Murphy is a chartered accountant, political economist and Professor of Practice in International Political Economy at City University, London. Unsurprisingly for someone with so many strings on his bow, he gives the impression of someone who's always been ahead of the curve. Indeed, while Alexandria Ocasio-Cortez is now blazing a trail across America with her plans for a Green New Deal, she was just a teenager when Murphy co-authored the first Green New Deal in 2008.

Murphy has just launched the Corporate Accountability Network, a new initiative that aims to be the first NGO which specifically targets the weaknesses in the accounting disclosure of all companies.

The aim is to ensure that the accounts of all companies are prepared for the benefit of all its stakeholders, which includes in their view: suppliers of capital, trading partners, employees, regulators, tax authorities and civil society. In essence, he wants to reconceptualise accountancy as a more transparent industry which has a duty to the public, not just the shareholders of a company.

“Accountancy has been corrupted”

So, what has gone wrong in the industry?

“I think that accountancy has been corrupted in many ways. We were, as a profession, created with a public interest duty. That is why the professional bodies exist, to serve the public interest and that has been forgotten. The firms have acted in their own interests, they've acted in the interests of their clients and they haven't acted in the interests of society at large,” said Murphy.

“We've stopped accounting for more than 90% of firms in the UK, the small companies don't put meaningful accounts on public record and yet we as a profession who are dedicated to accounting say that's alright. I find that quite astonishing because it isn't alright.

“We grant those companies the privilege of limited liability, they don't have to pay the debts of those companies, if those companies go bust. That confers on them an enormous privilege and advantage and yet we don't ask them to account for that enormous privilege which imposes a cost on everybody else (if it goes bust) by putting their accounts on public record,” he added.

Recent scandals like Carillion, Patisserie Valerie and the almost weekly fining of the Big Four make it hard to argue that Murphy does not at least have a point. But he claims that the problem goes beyond just audit. IFRS accounts are “fundamentally flawed” Murphy said, as they only meet the needs of the suppliers of capital.

“It's a tiny proportion of people who are actually suppliers of capital, who are actually deciding “do I want to engage with it, make a loan to it, or buy its shares or not?

“There will be millions of other people who are employees, who are suppliers, who are customers, all of whom could be impacted by the well-being of that company. Just look at how many people are impacted. Look at Jamie Oliver and think how many people potentially lost their jobs,” said Murphy.

Lack of information

The problem as Murphy sees it, is that those who are impacted by businesses don't get the information on them that they require.

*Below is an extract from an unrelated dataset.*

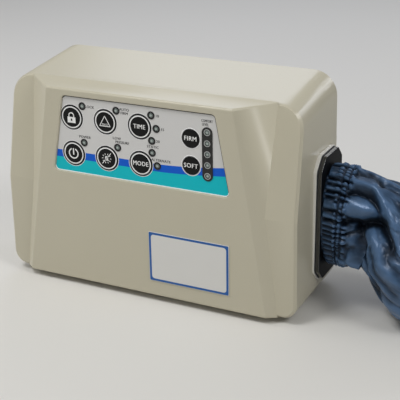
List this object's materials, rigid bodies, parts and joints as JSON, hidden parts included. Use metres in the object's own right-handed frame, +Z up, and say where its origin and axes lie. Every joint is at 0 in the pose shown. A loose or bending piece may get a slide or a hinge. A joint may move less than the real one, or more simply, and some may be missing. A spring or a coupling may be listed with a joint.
{
  "type": "air mattress pump",
  "caption": "Bedside air mattress pump: beige case with raised front, ringed keypad, level bar, folding hooks and a gathered navy hose sleeve.",
  "frame": {"origin": "under the middle of the pump without its hose, on the surface that it stands on", "axes": "+X to the pump's right side, where the hose leaves; +Y to the back; +Z up"},
  "size_m": [0.6306, 0.6009, 0.2186],
  "materials": {
    "shell": "fine-textured warm grey-beige ABS",
    "overlay_film": "screen-printed polyester film, satin",
    "key_cap": "black with a white ring and a white pictogram, satin",
    "bezel": "black, glossy",
    "lamp_lens": "smoked clear plastic, unlit",
    "plate_film": "blank pale label film with a blue border",
    "circuit_board": "green glass-fibre board",
    "electronics": "black moulded components",
    "flat_cable": "grey flat cable",
    "surround": "smooth beige plastic",
    "black_plastic": "black moulded plastic",
    "connector": "black glossy plastic",
    "sleeve_cloth": "navy coated nylon, soft sheen",
    "hook_metal": "light grey powder coat",
    "steel": "zinc-plated steel",
    "foot_rubber": "dark grey rubber",
    "filter_grille": "beige ABS",
    "foam": "dark open-cell foam",
    "pin_brass": "nickel-tinted brass",
    "frame_metal": "pressed sheet",
    "core_steel": "laminated core steel",
    "copper_winding": "enamelled copper wire",
    "head_plastic": "grey glass-filled plastic",
    "soft_tube": "milky silicone"
  },
  "bodies": {
    "housing": {"front_case": "shell", "rear_case": "shell", "keypad_overlay": "overlay_film", "lamp_bezels": "bezel", "lamp_lenses": "lamp_lens", "level_bar": "bezel", "level_lamps": "lamp_lens", "name_plate": "plate_film", "control_board": "circuit_board", "key_switches": "electronics", "ribbon_cable": "flat_cable", "outlet_surround": "surround", "outlet_manifold": "black_plastic", "hose_connector": "connector", "sleeve_cuff": "sleeve_cloth", "hose_sleeve": "sleeve_cloth", "mattress_connector": "connector", "left_hook_pin": "steel", "right_hook_pin": "steel", "front_left_foot": "foot_rubber", "front_right_foot": "foot_rubber", "rear_left_foot": "foot_rubber", "rear_right_foot": "foot_rubber", "filter_foam": "foam", "power_inlet": "black_plastic", "inlet_pins": "pin_brass", "compressor_mounts": "foot_rubber", "compressor_frame": "frame_metal", "drive_cores": "core_steel", "drive_coils": "copper_winding", "left_diaphragm": "foot_rubber", "right_diaphragm": "foot_rubber", "left_pump_head": "head_plastic", "right_pump_head": "head_plastic", "head_tubes": "soft_tube", "silencer": "black_plastic", "feed_tube": "soft_tube", "valve_bracket": "frame_metal", "valve_motor": "steel", "valve_body": "black_plastic", "outlet_tubes": "soft_tube", "transformer_core": "core_steel", "transformer_winding": "copper_winding", "main_board": "circuit_board", "board_parts": "electronics", "case_screws": "steel", "board_screws": "steel"},
    "key_lock_body": {"key_lock": "key_cap"},
    "key_firm_hold_body": {"key_firm_hold": "key_cap"},
    "key_timer_body": {"key_timer": "key_cap"},
    "key_power_body": {"key_power": "key_cap"},
    "key_mute_body": {"key_mute": "key_cap"},
    "key_mode_body": {"key_mode": "key_cap"},
    "key_firmer_body": {"key_firmer": "key_cap"},
    "key_softer_body": {"key_softer": "key_cap"},
    "left_hook_body": {"left_hook": "hook_metal"},
    "right_hook_body": {"right_hook": "hook_metal"},
    "filter_cover_body": {"filter_cover": "filter_grille"},
    "shuttle_body": {"magnet_shuttle": "steel"},
    "valve_rotor_body": {"valve_rotor": "head_plastic"}
  },
  "joints": [
    {"name": "key_lock_press", "type": "slide", "parent": "housing", "child": "key_lock_body", "axis": [0, 1, 0], "range_m": [0, 0.0008], "stiffness_N_per_m": 800, "springref_m": -0.0008},
    {"name": "key_firm_hold_press", "type": "slide", "parent": "housing", "child": "key_firm_hold_body", "axis": [0, 1, 0], "range_m": [0, 0.0008], "stiffness_N_per_m": 800, "springref_m": -0.0008},
    {"name": "key_timer_press", "type": "slide", "parent": "housing", "child": "key_timer_body", "axis": [0, 1, 0], "range_m": [0, 0.0008], "stiffness_N_per_m": 800, "springref_m": -0.0008},
    {"name": "key_power_press", "type": "slide", "parent": "housing", "child": "key_power_body", "axis": [0, 1, 0], "range_m": [0, 0.0008], "stiffness_N_per_m": 800, "springref_m": -0.0008},
    {"name": "key_mute_press", "type": "slide", "parent": "housing", "child": "key_mute_body", "axis": [0, 1, 0], "range_m": [0, 0.0008], "stiffness_N_per_m": 800, "springref_m": -0.0008},
    {"name": "key_mode_press", "type": "slide", "parent": "housing", "child": "key_mode_body", "axis": [0, 1, 0], "range_m": [0, 0.0008], "stiffness_N_per_m": 800, "springref_m": -0.0008},
    {"name": "key_firmer_press", "type": "slide", "parent": "housing", "child": "key_firmer_body", "axis": [0, 1, 0], "range_m": [0, 0.0008], "stiffness_N_per_m": 800, "springref_m": -0.0008},
    {"name": "key_softer_press", "type": "slide", "parent": "housing", "child": "key_softer_body", "axis": [0, 1, 0], "range_m": [0, 0.0008], "stiffness_N_per_m": 800, "springref_m": -0.0008},
    {"name": "left_hook_fold", "type": "hinge", "parent": "housing", "child": "left_hook_body", "pos_m": [-0.11425, 0.04165, 0.1782], "axis": [0, 0, 1], "range_deg": [-90, 0]},
    {"name": "right_hook_fold", "type": "hinge", "parent": "housing", "child": "right_hook_body", "pos_m": [0.10175, 0.04165, 0.1782], "axis": [0, 0, 1], "range_deg": [0, 90]},
    {"name": "filter_cover_pull", "type": "slide", "parent": "housing", "child": "filter_cover_body", "axis": [0, 1, 0], "range_m": [0, 0.012]},
    {"name": "shuttle_stroke", "type": "slide", "parent": "housing", "child": "shuttle_body", "axis": [1, 0, 0], "range_m": [-0.0015, 0.0015], "stiffness_N_per_m": 3000},
    {"name": "valve_turn", "type": "hinge", "parent": "housing", "child": "valve_rotor_body", "pos_m": [0.05575, -0.01835, 0.088], "axis": [1, 0, 0], "continuous": true}
  ]
}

“Do the regulators have the information they need, do IFRS accounts for example, supply the information that banking regulators require? No, I can tell you they don't. Do these accounts meet the needs of tax authorities? No, they don't,” he said.

Prof. Richard Murphy

In the seventies, it was recognised that accountants had an obligation to produce accounts for all those who had an interest in a company, not merely the shareholders. But Murphy believes that those standards have fallen since he qualified as an accountant in 1982, and the profession took Thatcher's famous “no such thing as society” line too much to heart, seduced by her neo-liberal transformation of Britain where profit was valued above all else.

“My argument is what in 1975 accountancy recognised as its duty is now considered to be rather quaint and weird, but in fact remains its duty and it's the profession that has got things wrong in the meantime,” he said.

Murphy is adamant this is not a Corbyn-esque lament to the past, but a new vision for the future that can manage the existential threats which accountancy faces.
“We need to think ‘what is accounting for in the 21st century?' if we are to be relevant to society and are going to continue to enjoy the privileges that we have and make the money we have. Because let's be blunt, AI is the biggest threat to accountancy there is.

“We have undermined our own value and unsurprisingly people are unconvinced by the merits and value of accountants anymore,” he warned.

“I'm not anti-business, I'm horribly pro-business, I'm not anti-accountant, I'm horribly pro-accountant. But I think we've forgotten our duty to business, to communities and to each other as accountants and that we need to restore our faith in the need for good accounting. Because we have run away from it,” Murphy said

The left-wing tag clearly frustrates Murphy, particularly as he believes his campaign is merely for basic economic literacy.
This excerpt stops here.